As far as onions are concerned, the situation is a little more dire. Silva argues that a number of growers deliberately destroyed their products because the sales would not yield them a profit. “The situation of onions in Portugal is much more worrying than that of potatoes, as stakeholders from across the sector are waiting for schools to be restarted to see how the market will develop. Due to the lack of demand, there are growers who are so desperate that they destroy their products on the field or drop off below cost. A large proportion of Spanish onions are sold to Portugal and this situation may exacerbate the situation in the sector. One solution is to find ways to distinguish us through the country of origin and the quality.”

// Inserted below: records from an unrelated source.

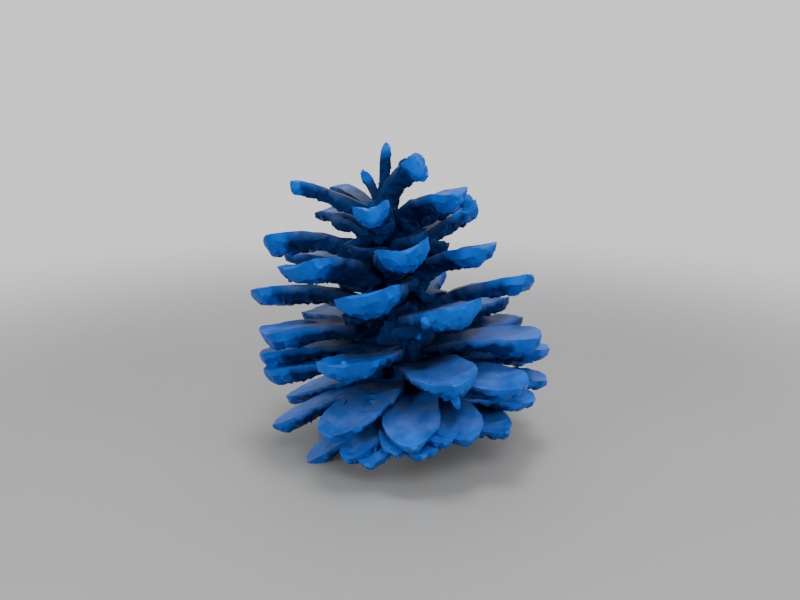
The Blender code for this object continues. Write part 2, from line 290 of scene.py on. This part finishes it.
# The scales on the side that is seen, from the top down.
SEEN = [
    Scale(31, 7.4, 69.0, root=56.0, width=1.9, thick=1.7, cup=0.0, rise=62, droop=74),
    Scale(180, 0.4, 63.8, root=54.0, width=2.0, thick=1.3, cup=0.0, rise=88, droop=86, sweep=2.1),
    Scale(40, 15.6, 65.6, root=53.5, width=4.8, thick=4.0, cup=0.0, rise=68, droop=22),
    Scale(-86, 18.0, 64.6, root=55.2, width=3.6, thick=2.9, cup=0.1, rise=28, droop=14),
    Scale(-146, 19.0, 61.0, root=55.0, width=3.2, thick=2.2, cup=0.1, rise=24, droop=-4),
    Scale(-3, 22.0, 57.2, root=49.0, width=7.2, thick=3.0, cup=1.5, rise=34, droop=8, roll=2),
    Scale(50, 22.5, 56.4, root=46.5, width=9.2, thick=3.6, cup=0.9, rise=55, droop=-6),
    Scale(-139, 22.4, 55.8, root=52.5, width=5.6, thick=2.4, cup=0.3, rise=14, droop=0),
    Scale(104, 21.8, 53.1, root=42.2, width=8.0, thick=3.4, cup=0.6, rise=42, droop=24),
    Scale(-84, 26.3, 53.3, root=43.0, width=8.0, thick=4.2, cup=0.6, rise=42, droop=-3, roll=6),
    Scale(167, 26.6, 50.2, root=42.0, width=8.5, thick=2.6),
    Scale(-40, 28.6, 48.6, root=36.8, width=11.4, thick=3.6, cup=0.8, rise=38, droop=8, roll=6),
    Scale(10, 27.6, 48.7, root=40.0, width=10.2, thick=3.8, cup=1.5, rise=30, droop=12, roll=3),
    Scale(-121, 27.2, 47.2, root=42.5, width=8.0, thick=3.0, cup=0.6, rise=16, droop=4),
    Scale(48, 28.1, 45.3, root=34.8, width=9.6, thick=3.5, cup=0.5, rise=46, droop=1, roll=-5),
    Scale(-82, 31.2, 42.4, root=33.4, width=10.0, thick=3.6, cup=0.5, rise=26, droop=2, roll=8),
    Scale(-9, 30.3, 42.0, root=34.0, width=12.4, thick=4.4, cup=0.4, rise=28, droop=12, roll=5),
    Scale(24, 31.4, 36.4, root=29.5, width=12.6, thick=4.0, cup=0.3, rise=20, droop=14),
    Scale(75, 31.4, 36.0, root=29.0, width=8.8, thick=3.1, cup=0.4, rise=35, droop=4, roll=-12),
    Scale(-65, 31.5, 34.4, root=27.5, width=11.5, thick=3.8, cup=0.7, rise=22, droop=4),
    Scale(-134, 31.0, 31.4, root=29.0, width=9.0, thick=2.4, cup=0.6, rise=8, droop=2),
    Scale(-23, 31.8, 28.9, root=23.5, width=13.0, thick=3.6, cup=0.5, rise=14, droop=12, roll=-3),
    Scale(-84, 32.2, 28.2, root=25.3, width=11.0, thick=3.6, cup=0.5, rise=6, droop=0, roll=5),
    Scale(121, 29.9, 27.2, root=25.4, width=8.0, thick=2.4, rise=10, droop=0),
    Scale(-75, 32.0, 25.5, root=21.4, width=11.0, thick=3.6, cup=0.5, rise=8, droop=4, roll=4),
    Scale(66, 32.0, 23.6, root=22.0, width=11.5, thick=4.0, rise=14, droop=-3),
    Scale(18, 33.0, 21.7, root=20.5, width=12.8, thick=3.6, rise=8, droop=-1),
    Scale(116, 31.4, 22.5, root=21.0, width=11.0, thick=3.6, rise=8, droop=-2),
    Scale(84, 32.2, 18.3, root=19.0, width=10.0, thick=2.6, rise=4, droop=-5),
    Scale(44, 33.2, 16.6, root=18.5, width=13.2, thick=3.0, rise=0, droop=-6),
    Scale(-33, 31.4, 13.9, root=18.0, width=13.0, rise=-6, droop=-12),
    Scale(-105, 31.1, 14.3, root=19.0, width=11.0, thick=2.4),
    Scale(-74, 32.6, 12.9, root=18.0, width=9.5, rise=-8, droop=-12, roll=5),
    Scale(-1, 30.0, 10.4, root=17.5, width=11.8, rise=-12, droop=-14),
    Scale(78, 31.0, 12.0, root=15.0, width=11.5, thick=2.2),
    Scale(60, 29.8, 10.4, root=13.8, width=11.0),
    Scale(22, 29.0, 8.8, root=15.0, width=12.0, rise=-12, droop=-14),
    Scale(12, 28.6, 9.0, root=12.5, width=8.5),
    Scale(-9, 28.6, 8.8, root=12.5, width=8.5),
    Scale(-32, 28.2, 7.6, root=12.0, width=9.5),
    Scale(2, 27.8, 7.4, root=11.0, width=10.5),
    Scale(-23, 27.6, 6.6, root=11.5, width=11.0),
    Scale(43, 27.6, 6.6, root=12.0, width=11.0),
    Scale(-106, 25.0, 5.0, root=8.0, width=9.5),
    Scale(-71, 27.6, 3.6, root=9.5, width=9.2, sweep=1.2, rise=-10, droop=-22),
    Scale(13, 15.5, 31.0, root=24.0, width=8.5, thick=2.0, cup=0.8, rise=60, droop=45),
]


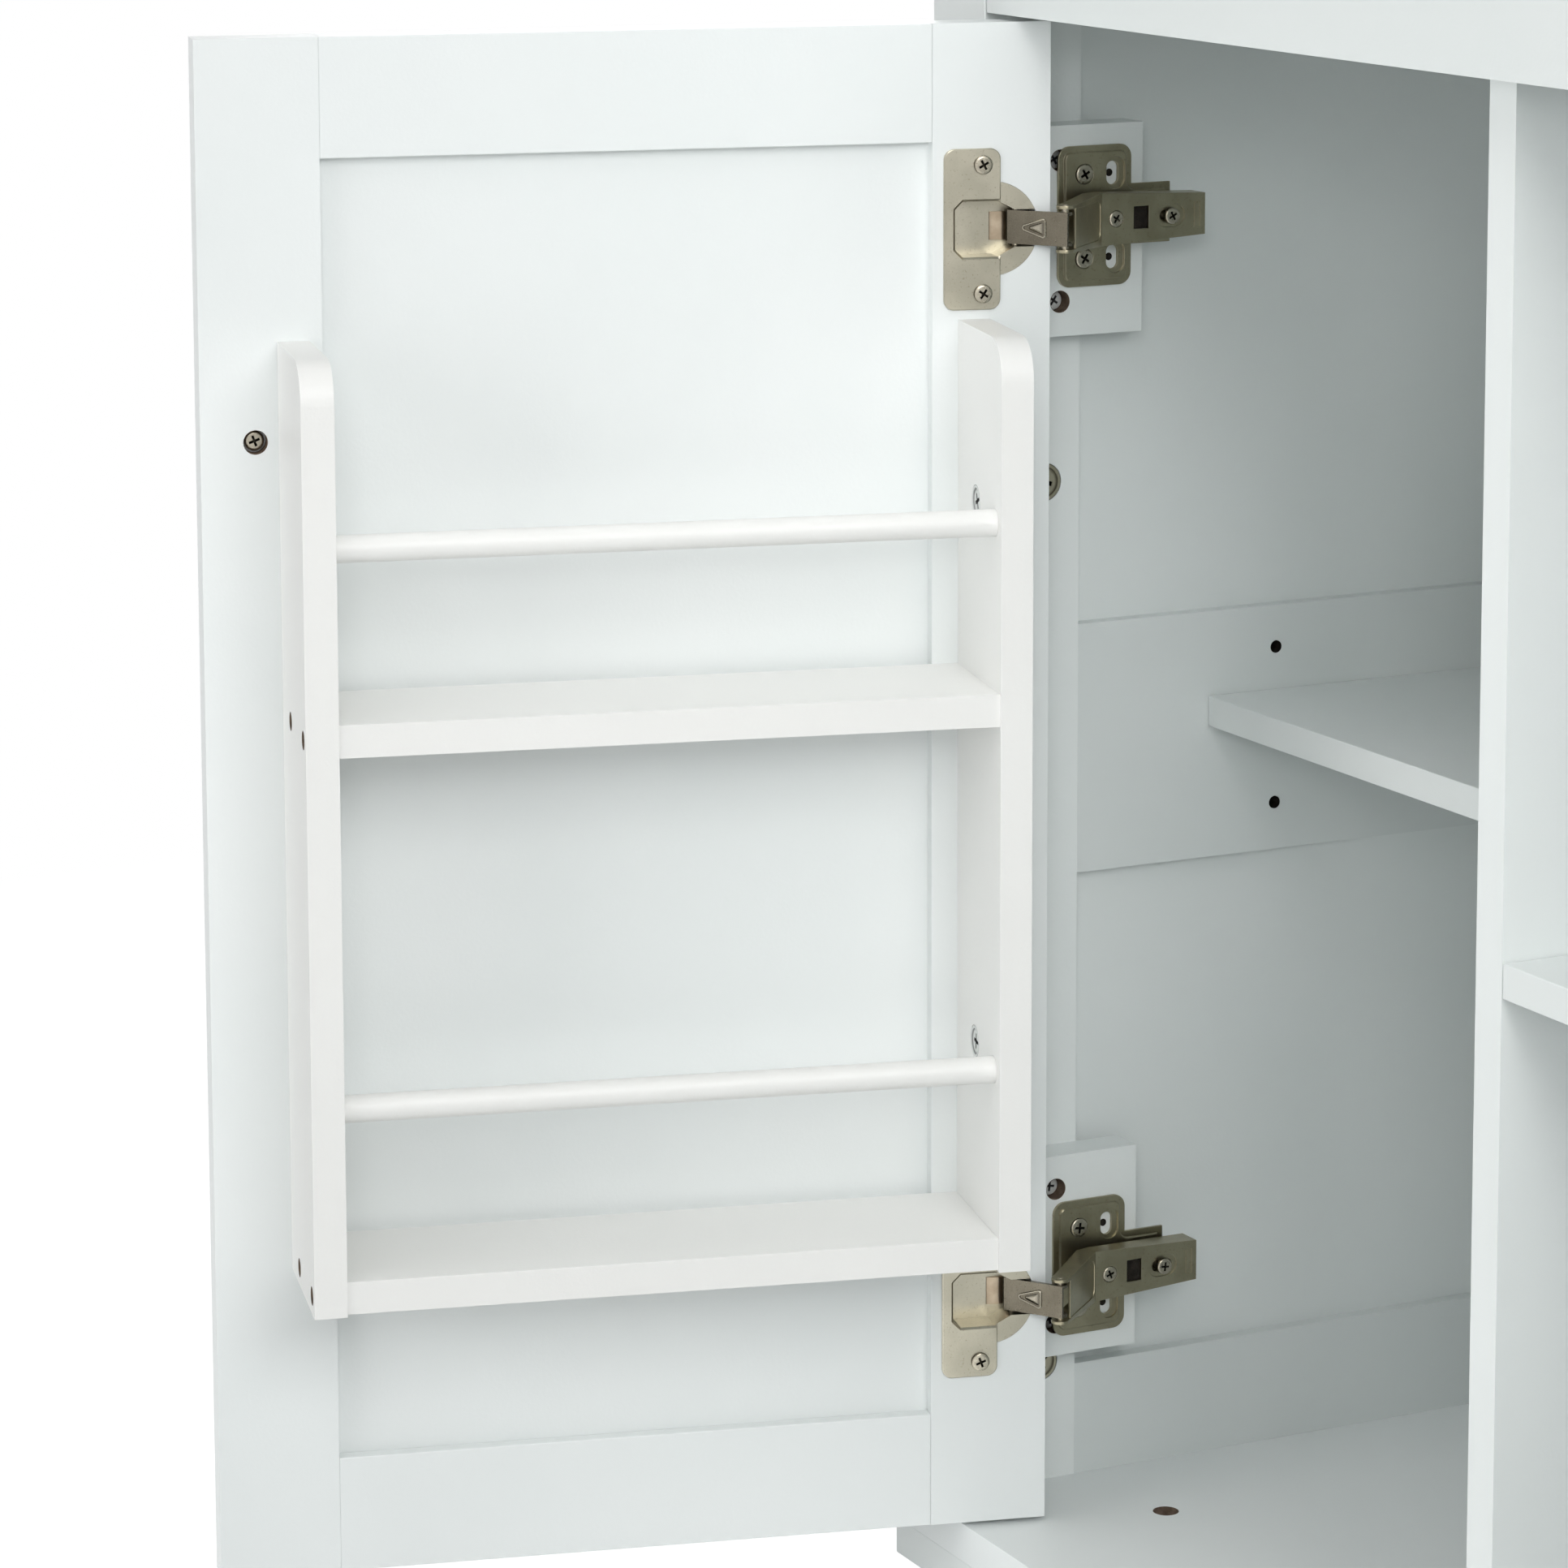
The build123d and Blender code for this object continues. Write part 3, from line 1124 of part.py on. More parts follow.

The fact that the main market for Agromais onions is the UK could be an even bigger challenge next year. It is still uncertain what effect Brexit will have on the sector. Mr Silva said: “Another challenge for the onion could be Brexit, because we mainly supply our onions to the UK. After December, this means that our exports may be reduced and that we will be marketing onions on the domestic market. We started with prices that are similar to last year’s, but then we had a huge yield. However, prices are now starting to rise.”
“Agromais is the only player in Portugal with adequate storage facilities for both potatoes and onions, making it possible to deliver these products in winter. We have been active in this market for over 30 years and supply not only to the fresh food market, but also to the food sector in general.”